Data shown –

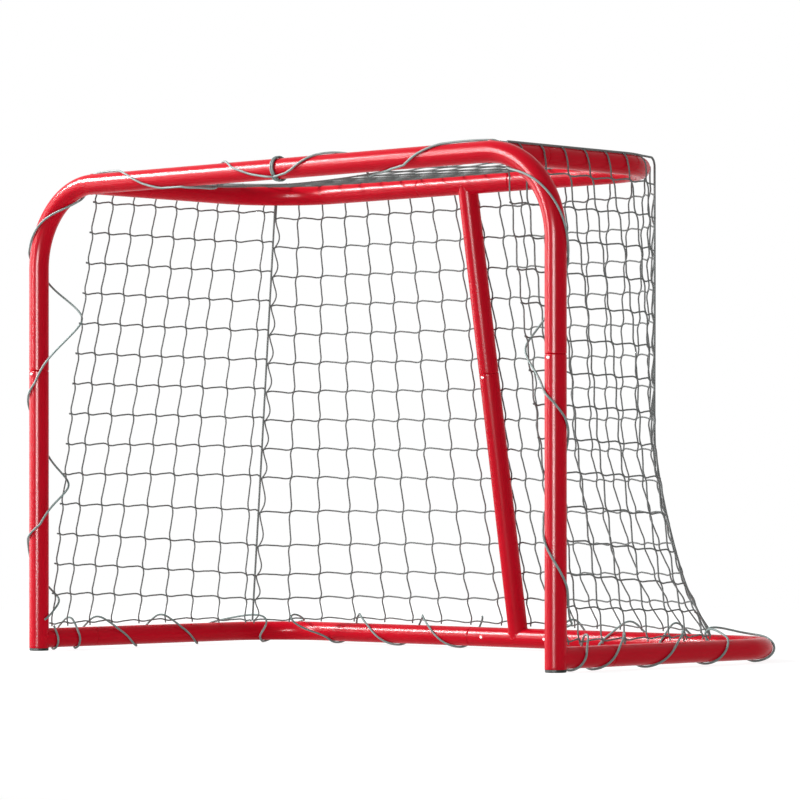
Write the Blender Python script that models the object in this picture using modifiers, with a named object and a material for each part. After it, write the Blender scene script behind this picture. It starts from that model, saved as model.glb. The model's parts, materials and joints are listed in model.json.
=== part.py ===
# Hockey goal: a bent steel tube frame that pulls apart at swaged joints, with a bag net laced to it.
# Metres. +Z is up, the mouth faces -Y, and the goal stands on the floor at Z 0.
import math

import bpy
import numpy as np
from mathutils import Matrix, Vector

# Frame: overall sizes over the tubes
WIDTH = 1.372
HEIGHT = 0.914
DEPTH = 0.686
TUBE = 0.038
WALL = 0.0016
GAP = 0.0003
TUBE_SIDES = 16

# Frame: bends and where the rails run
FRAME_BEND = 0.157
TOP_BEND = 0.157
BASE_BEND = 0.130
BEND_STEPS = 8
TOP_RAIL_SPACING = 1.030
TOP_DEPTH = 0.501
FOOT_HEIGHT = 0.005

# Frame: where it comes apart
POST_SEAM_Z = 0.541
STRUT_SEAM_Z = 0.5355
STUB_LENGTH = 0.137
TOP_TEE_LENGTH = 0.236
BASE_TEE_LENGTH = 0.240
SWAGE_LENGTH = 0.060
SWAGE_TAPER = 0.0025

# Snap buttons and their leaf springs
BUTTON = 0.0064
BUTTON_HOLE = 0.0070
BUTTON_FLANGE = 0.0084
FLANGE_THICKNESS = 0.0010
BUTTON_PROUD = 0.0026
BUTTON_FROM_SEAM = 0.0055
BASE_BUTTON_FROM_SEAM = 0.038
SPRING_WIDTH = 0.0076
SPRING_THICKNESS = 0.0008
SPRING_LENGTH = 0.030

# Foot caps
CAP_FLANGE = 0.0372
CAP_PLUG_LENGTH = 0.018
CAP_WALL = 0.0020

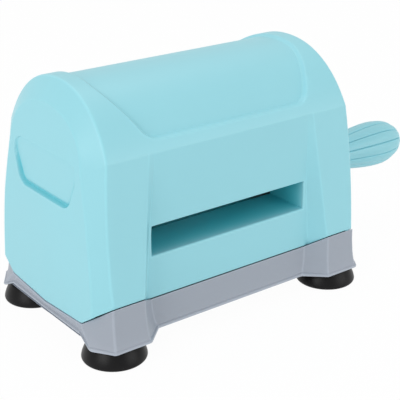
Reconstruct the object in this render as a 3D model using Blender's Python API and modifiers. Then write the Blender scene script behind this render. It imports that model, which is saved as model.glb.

What the exercise asks – Please copy only the lines between the first line of the entries and the line with "SWAGE_TAPER = 0.0025", keeping those two end lines as well, exactly as written.

The answer –
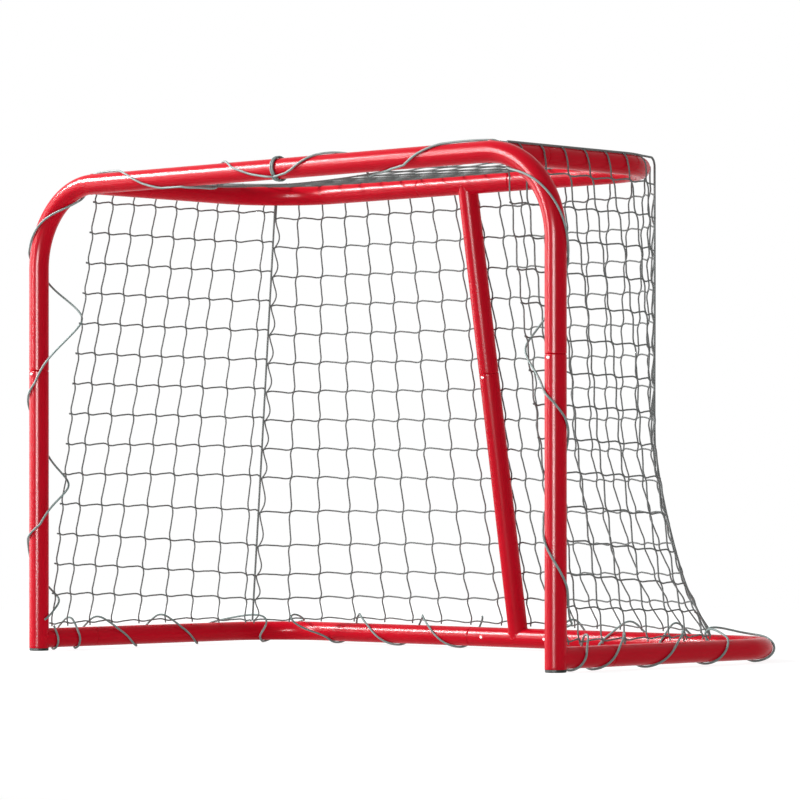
Write the Blender Python script that models the object in this picture using modifiers, with a named object and a material for each part. After it, write the Blender scene script behind this picture. It starts from that model, saved as model.glb. The model's parts, materials and joints are listed in model.json.
=== part.py ===
# Hockey goal: a bent steel tube frame that pulls apart at swaged joints, with a bag net laced to it.
# Metres. +Z is up, the mouth faces -Y, and the goal stands on the floor at Z 0.
import math

import bpy
import numpy as np
from mathutils import Matrix, Vector

# Frame: overall sizes over the tubes
WIDTH = 1.372
HEIGHT = 0.914
DEPTH = 0.686
TUBE = 0.038
WALL = 0.0016
GAP = 0.0003
TUBE_SIDES = 16

# Frame: bends and where the rails run
FRAME_BEND = 0.157
TOP_BEND = 0.157
BASE_BEND = 0.130
BEND_STEPS = 8
TOP_RAIL_SPACING = 1.030
TOP_DEPTH = 0.501
FOOT_HEIGHT = 0.005

# Frame: where it comes apart
POST_SEAM_Z = 0.541
STRUT_SEAM_Z = 0.5355
STUB_LENGTH = 0.137
TOP_TEE_LENGTH = 0.236
BASE_TEE_LENGTH = 0.240
SWAGE_LENGTH = 0.060
SWAGE_TAPER = 0.0025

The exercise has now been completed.